Engagement rate first. Then reach, clicks, conversions. Impressions have context, but don’t mean much alone. The number always needs context to be useful.
Can campaigns be compared across platforms?
Yes, most decent tools support that. But LinkedIn behavior and Instagram behavior aren’t comparable on the same scale. Platform context matters; direct comparisons need some common sense applied.
Analytics versus social listening the same thing?
No. Analytics is inward-facing: your posts, your results. Social listening is outward: what people are saying across the internet, whether or not they tag you. Different problems, both worth solving.
How often should analytics be reviewed?
Weekly for active campaigns. Monthly for pattern recognition. Quarterly for strategic decisions. In practice, it’s never that clean, just often enough that decisions aren’t being made on data that’s weeks stale.
Are free tools usable?
More than people expect. Native dashboards inside Meta and LinkedIn cover a surprising amount of ground. Limits show up when reporting gets complex or cross-platform visibility becomes necessary.
Which tools work for B2B?
Anything with strong LinkedIn analytics. Hootsuite and Sprout Social both handle it reliably and are commonly used in B2B contexts for a reason.
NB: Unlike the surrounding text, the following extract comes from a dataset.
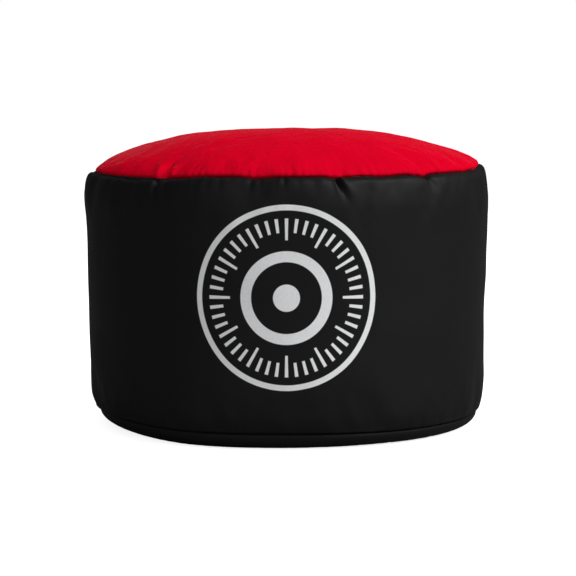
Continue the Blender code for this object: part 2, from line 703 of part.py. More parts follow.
def main():
    """Builds every piece."""
    clear_scene()
    red_cloth = finish("red_cloth", (0.70, 0.004, 0.02), 0.62)
    black_cloth = finish("black_cloth", (0.012, 0.012, 0.013), 0.60)
    tape = finish("black_tape", (0.015, 0.015, 0.016), 0.75)
    loop_pile = finish("loop_pile", (0.02, 0.02, 0.021), 0.95)
    hook_pile = finish("hook_pile", (0.018, 0.018, 0.019), 0.55)
    teeth = finish("zip_teeth", (0.02, 0.02, 0.021), 0.35)
    metal = finish("zip_metal", (0.30, 0.30, 0.31), 0.32, 1.0)
    film = finish("liner_film", (0.55, 0.57, 0.58), 0.40)
    plastic = finish("tie_plastic", (0.03, 0.03, 0.03), 0.45)
    sand = finish("dry_sand", (0.50, 0.38, 0.24), 0.95)

    make_top_panel(red_cloth)
    make_side_panel(black_cloth)
    make_base_half("bottom_panel_front", black_cloth, -1)
    make_base_half("bottom_panel_rear", black_cloth, 1)
    make_ring_binding("top_seam_binding", tape, HEAD_LIP_RADIUS, TOP_SEAM_Z - SEAM_ALLOWANCE, 1)
    make_ring_binding("bottom_seam_binding", tape, FOOT_LIP_RADIUS, BASE_SEAM_Z + SEAM_ALLOWANCE, -1)
    make_back_seam_binding(tape)
    make_zip_row("zip_teeth_front", "zip_tape_front", teeth, tape, -1)
    make_zip_row("zip_teeth_rear", "zip_tape_rear", teeth, tape, 1)
    make_zip_stops(metal)
    carriage = make_slider(metal)
    make_pull_tab(metal, carriage)
    make_flap(black_cloth, loop_pile, hook_pile)
    make_liner(film)
    make_sand(sand)
    tie_x = make_neck(film)
    make_tie(plastic, tie_x)


main()
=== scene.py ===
"""Looks of the round sandbag trainer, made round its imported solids.

The sewn skin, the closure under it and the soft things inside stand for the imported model's plain solids.
Hard pieces keep their solids and get soft edges and a finish. Units are metres, the bag stands on z = 0, the
camera looks along +Y and angles round the bag are counted from its front towards +X.
"""

import logging
import math
from dataclasses import dataclass, field
from enum import Enum
from typing import Any, ClassVar, Protocol, Sequence

import bmesh
import bpy
import numpy as np
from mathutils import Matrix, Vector


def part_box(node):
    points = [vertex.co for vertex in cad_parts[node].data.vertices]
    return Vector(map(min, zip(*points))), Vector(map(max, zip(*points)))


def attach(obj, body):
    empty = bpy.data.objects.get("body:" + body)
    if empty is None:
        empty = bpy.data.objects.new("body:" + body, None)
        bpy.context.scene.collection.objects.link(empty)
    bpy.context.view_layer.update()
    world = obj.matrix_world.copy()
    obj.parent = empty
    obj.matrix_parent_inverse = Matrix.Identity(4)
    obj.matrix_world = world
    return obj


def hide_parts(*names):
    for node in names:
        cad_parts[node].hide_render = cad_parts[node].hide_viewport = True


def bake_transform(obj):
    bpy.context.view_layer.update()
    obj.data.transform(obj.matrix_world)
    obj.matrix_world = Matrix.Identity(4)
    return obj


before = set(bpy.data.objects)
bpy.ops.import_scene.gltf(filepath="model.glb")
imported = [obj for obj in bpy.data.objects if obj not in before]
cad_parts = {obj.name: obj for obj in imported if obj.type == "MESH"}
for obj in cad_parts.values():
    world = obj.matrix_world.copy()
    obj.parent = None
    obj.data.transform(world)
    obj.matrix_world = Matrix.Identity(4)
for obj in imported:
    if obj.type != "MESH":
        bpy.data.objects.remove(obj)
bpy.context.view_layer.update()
log = logging.getLogger("sandbag")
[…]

Does Google Analytics cover social media?
Partially. It shows what happens after someone clicks through to a website. What it doesn’t show is how content performed on the platform before anyone clicked anywhere.
Where should someone new start?
Engagement, reach, clicks. Track those consistently for a month before adding anything else. Starting with too many metrics is a common mistake and usually leads to analysis paralysis.
Which metrics can be ignored?
Follower count, on its own, says very little. Looks good in presentations. Doesn’t reliably correlate with actual impact. Engagement and conversions are more honest about whether the content is working.